▸ **DESCRIPTION OF THE TASK**
Write out the listing exactly as it is given.

▸ **DATA EXCERPT**
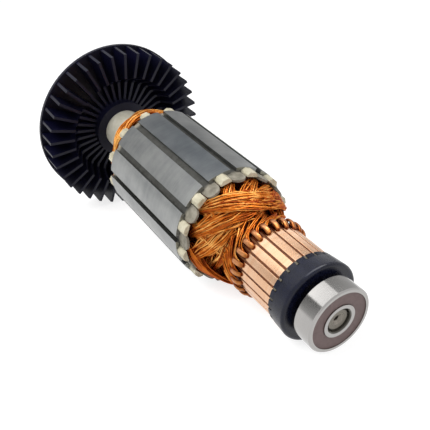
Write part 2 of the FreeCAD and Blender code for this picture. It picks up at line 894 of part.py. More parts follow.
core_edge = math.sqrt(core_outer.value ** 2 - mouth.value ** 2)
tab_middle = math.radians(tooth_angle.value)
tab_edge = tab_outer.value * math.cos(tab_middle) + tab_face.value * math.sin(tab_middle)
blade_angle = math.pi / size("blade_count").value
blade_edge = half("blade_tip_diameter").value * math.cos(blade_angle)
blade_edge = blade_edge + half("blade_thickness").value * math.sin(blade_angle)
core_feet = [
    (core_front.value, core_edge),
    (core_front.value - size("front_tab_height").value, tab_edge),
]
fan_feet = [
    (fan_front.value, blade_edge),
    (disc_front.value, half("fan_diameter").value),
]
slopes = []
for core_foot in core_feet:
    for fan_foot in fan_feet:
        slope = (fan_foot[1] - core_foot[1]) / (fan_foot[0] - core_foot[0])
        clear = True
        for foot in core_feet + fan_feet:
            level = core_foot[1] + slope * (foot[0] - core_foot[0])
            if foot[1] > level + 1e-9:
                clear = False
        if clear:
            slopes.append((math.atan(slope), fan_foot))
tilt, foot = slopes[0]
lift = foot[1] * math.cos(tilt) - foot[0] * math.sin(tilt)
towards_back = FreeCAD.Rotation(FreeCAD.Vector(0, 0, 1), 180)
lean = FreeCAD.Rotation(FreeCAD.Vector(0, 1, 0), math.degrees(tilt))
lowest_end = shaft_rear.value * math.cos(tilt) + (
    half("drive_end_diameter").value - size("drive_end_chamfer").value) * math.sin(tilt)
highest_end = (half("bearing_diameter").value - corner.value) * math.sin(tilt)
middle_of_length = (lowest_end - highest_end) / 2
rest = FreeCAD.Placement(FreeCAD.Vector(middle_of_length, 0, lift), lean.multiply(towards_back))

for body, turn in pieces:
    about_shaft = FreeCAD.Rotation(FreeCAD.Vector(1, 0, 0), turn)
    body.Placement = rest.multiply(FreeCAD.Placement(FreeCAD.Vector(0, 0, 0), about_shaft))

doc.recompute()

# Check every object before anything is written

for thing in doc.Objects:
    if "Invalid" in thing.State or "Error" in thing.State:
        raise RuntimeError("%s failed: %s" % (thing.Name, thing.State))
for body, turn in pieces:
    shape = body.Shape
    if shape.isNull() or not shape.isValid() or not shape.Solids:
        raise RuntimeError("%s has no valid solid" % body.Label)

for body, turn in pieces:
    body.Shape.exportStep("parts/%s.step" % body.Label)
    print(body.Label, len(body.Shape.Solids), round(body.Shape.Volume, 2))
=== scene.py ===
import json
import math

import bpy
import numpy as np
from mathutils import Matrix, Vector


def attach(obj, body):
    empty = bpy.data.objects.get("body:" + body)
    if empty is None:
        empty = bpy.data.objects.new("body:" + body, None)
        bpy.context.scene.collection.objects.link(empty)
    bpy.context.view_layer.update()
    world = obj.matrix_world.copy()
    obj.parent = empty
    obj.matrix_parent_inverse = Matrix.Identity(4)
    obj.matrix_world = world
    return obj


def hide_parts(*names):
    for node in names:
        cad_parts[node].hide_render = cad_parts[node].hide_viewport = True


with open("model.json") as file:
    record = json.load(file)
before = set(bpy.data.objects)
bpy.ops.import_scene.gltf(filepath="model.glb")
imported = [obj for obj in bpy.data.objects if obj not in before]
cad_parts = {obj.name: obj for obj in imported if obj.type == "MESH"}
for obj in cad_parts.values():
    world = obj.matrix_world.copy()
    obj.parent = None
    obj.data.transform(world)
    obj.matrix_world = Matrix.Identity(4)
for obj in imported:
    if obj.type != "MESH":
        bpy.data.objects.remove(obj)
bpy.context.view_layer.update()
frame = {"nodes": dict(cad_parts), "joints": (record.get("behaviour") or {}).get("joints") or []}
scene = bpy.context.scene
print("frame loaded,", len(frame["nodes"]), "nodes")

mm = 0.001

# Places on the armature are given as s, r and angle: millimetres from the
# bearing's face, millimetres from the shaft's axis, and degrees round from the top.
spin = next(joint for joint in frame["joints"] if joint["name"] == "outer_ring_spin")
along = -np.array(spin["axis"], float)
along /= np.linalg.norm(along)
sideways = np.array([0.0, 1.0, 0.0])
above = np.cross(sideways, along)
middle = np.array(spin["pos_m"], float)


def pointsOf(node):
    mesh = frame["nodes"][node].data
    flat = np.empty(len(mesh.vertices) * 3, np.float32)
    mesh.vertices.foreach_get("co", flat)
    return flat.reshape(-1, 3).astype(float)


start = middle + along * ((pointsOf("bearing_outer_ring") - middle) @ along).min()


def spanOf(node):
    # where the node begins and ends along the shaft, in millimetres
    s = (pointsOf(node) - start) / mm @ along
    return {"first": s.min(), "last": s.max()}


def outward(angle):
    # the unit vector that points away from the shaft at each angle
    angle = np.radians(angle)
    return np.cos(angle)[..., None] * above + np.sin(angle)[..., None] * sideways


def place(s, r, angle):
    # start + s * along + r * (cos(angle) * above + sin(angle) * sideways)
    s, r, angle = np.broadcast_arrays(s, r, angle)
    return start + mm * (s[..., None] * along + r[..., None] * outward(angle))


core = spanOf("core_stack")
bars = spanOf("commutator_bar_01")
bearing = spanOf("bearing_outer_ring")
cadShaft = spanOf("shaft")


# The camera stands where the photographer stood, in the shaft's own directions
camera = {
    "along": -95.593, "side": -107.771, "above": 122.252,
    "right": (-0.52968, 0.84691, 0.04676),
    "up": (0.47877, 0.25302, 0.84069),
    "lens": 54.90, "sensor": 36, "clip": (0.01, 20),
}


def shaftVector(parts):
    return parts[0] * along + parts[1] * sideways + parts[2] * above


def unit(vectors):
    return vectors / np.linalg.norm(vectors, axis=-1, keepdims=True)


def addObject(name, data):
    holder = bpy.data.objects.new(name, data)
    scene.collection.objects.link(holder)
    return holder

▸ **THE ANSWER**
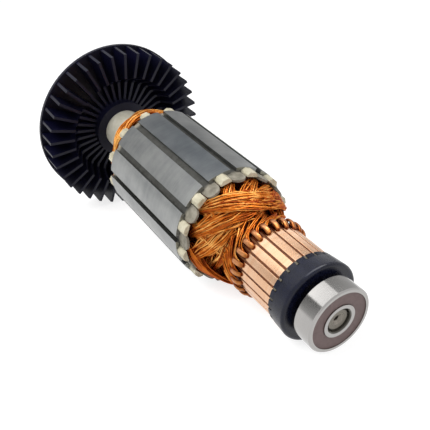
Write part 2 of the FreeCAD and Blender code for this picture. It picks up at line 894 of part.py. More parts follow.
core_edge = math.sqrt(core_outer.value ** 2 - mouth.value ** 2)
tab_middle = math.radians(tooth_angle.value)
tab_edge = tab_outer.value * math.cos(tab_middle) + tab_face.value * math.sin(tab_middle)
blade_angle = math.pi / size("blade_count").value
blade_edge = half("blade_tip_diameter").value * math.cos(blade_angle)
blade_edge = blade_edge + half("blade_thickness").value * math.sin(blade_angle)
core_feet = [
    (core_front.value, core_edge),
    (core_front.value - size("front_tab_height").value, tab_edge),
]
fan_feet = [
    (fan_front.value, blade_edge),
    (disc_front.value, half("fan_diameter").value),
]
slopes = []
for core_foot in core_feet:
    for fan_foot in fan_feet:
        slope = (fan_foot[1] - core_foot[1]) / (fan_foot[0] - core_foot[0])
        clear = True
        for foot in core_feet + fan_feet:
            level = core_foot[1] + slope * (foot[0] - core_foot[0])
            if foot[1] > level + 1e-9:
                clear = False
        if clear:
            slopes.append((math.atan(slope), fan_foot))
tilt, foot = slopes[0]
lift = foot[1] * math.cos(tilt) - foot[0] * math.sin(tilt)
towards_back = FreeCAD.Rotation(FreeCAD.Vector(0, 0, 1), 180)
lean = FreeCAD.Rotation(FreeCAD.Vector(0, 1, 0), math.degrees(tilt))
lowest_end = shaft_rear.value * math.cos(tilt) + (
    half("drive_end_diameter").value - size("drive_end_chamfer").value) * math.sin(tilt)
highest_end = (half("bearing_diameter").value - corner.value) * math.sin(tilt)
middle_of_length = (lowest_end - highest_end) / 2
rest = FreeCAD.Placement(FreeCAD.Vector(middle_of_length, 0, lift), lean.multiply(towards_back))

for body, turn in pieces:
    about_shaft = FreeCAD.Rotation(FreeCAD.Vector(1, 0, 0), turn)
    body.Placement = rest.multiply(FreeCAD.Placement(FreeCAD.Vector(0, 0, 0), about_shaft))

doc.recompute()

# Check every object before anything is written

for thing in doc.Objects:
    if "Invalid" in thing.State or "Error" in thing.State:
        raise RuntimeError("%s failed: %s" % (thing.Name, thing.State))
for body, turn in pieces:
    shape = body.Shape
    if shape.isNull() or not shape.isValid() or not shape.Solids:
        raise RuntimeError("%s has no valid solid" % body.Label)

for body, turn in pieces:
    body.Shape.exportStep("parts/%s.step" % body.Label)
    print(body.Label, len(body.Shape.Solids), round(body.Shape.Volume, 2))
=== scene.py ===
import json
import math

import bpy
import numpy as np
from mathutils import Matrix, Vector


def attach(obj, body):
    empty = bpy.data.objects.get("body:" + body)
    if empty is None:
        empty = bpy.data.objects.new("body:" + body, None)
        bpy.context.scene.collection.objects.link(empty)
    bpy.context.view_layer.update()
    world = obj.matrix_world.copy()
    obj.parent = empty
    obj.matrix_parent_inverse = Matrix.Identity(4)
    obj.matrix_world = world
    return obj


def hide_parts(*names):
    for node in names:
        cad_parts[node].hide_render = cad_parts[node].hide_viewport = True


with open("model.json") as file:
    record = json.load(file)
before = set(bpy.data.objects)
bpy.ops.import_scene.gltf(filepath="model.glb")
imported = [obj for obj in bpy.data.objects if obj not in before]
cad_parts = {obj.name: obj for obj in imported if obj.type == "MESH"}
for obj in cad_parts.values():
    world = obj.matrix_world.copy()
    obj.parent = None
    obj.data.transform(world)
    obj.matrix_world = Matrix.Identity(4)
for obj in imported:
    if obj.type != "MESH":
        bpy.data.objects.remove(obj)
bpy.context.view_layer.update()
frame = {"nodes": dict(cad_parts), "joints": (record.get("behaviour") or {}).get("joints") or []}
scene = bpy.context.scene
print("frame loaded,", len(frame["nodes"]), "nodes")

mm = 0.001

# Places on the armature are given as s, r and angle: millimetres from the
# bearing's face, millimetres from the shaft's axis, and degrees round from the top.
spin = next(joint for joint in frame["joints"] if joint["name"] == "outer_ring_spin")
along = -np.array(spin["axis"], float)
along /= np.linalg.norm(along)
sideways = np.array([0.0, 1.0, 0.0])
above = np.cross(sideways, along)
middle = np.array(spin["pos_m"], float)


def pointsOf(node):
    mesh = frame["nodes"][node].data
    flat = np.empty(len(mesh.vertices) * 3, np.float32)
    mesh.vertices.foreach_get("co", flat)
    return flat.reshape(-1, 3).astype(float)


start = middle + along * ((pointsOf("bearing_outer_ring") - middle) @ along).min()


def spanOf(node):
    # where the node begins and ends along the shaft, in millimetres
    s = (pointsOf(node) - start) / mm @ along
    return {"first": s.min(), "last": s.max()}


def outward(angle):
    # the unit vector that points away from the shaft at each angle
    angle = np.radians(angle)
    return np.cos(angle)[..., None] * above + np.sin(angle)[..., None] * sideways


def place(s, r, angle):
    # start + s * along + r * (cos(angle) * above + sin(angle) * sideways)
    s, r, angle = np.broadcast_arrays(s, r, angle)
    return start + mm * (s[..., None] * along + r[..., None] * outward(angle))


core = spanOf("core_stack")
bars = spanOf("commutator_bar_01")
bearing = spanOf("bearing_outer_ring")
cadShaft = spanOf("shaft")


# The camera stands where the photographer stood, in the shaft's own directions
camera = {
    "along": -95.593, "side": -107.771, "above": 122.252,
    "right": (-0.52968, 0.84691, 0.04676),
    "up": (0.47877, 0.25302, 0.84069),
    "lens": 54.90, "sensor": 36, "clip": (0.01, 20),
}


def shaftVector(parts):
    return parts[0] * along + parts[1] * sideways + parts[2] * above


def unit(vectors):
    return vectors / np.linalg.norm(vectors, axis=-1, keepdims=True)


def addObject(name, data):
    holder = bpy.data.objects.new(name, data)
    scene.collection.objects.link(holder)
    return holder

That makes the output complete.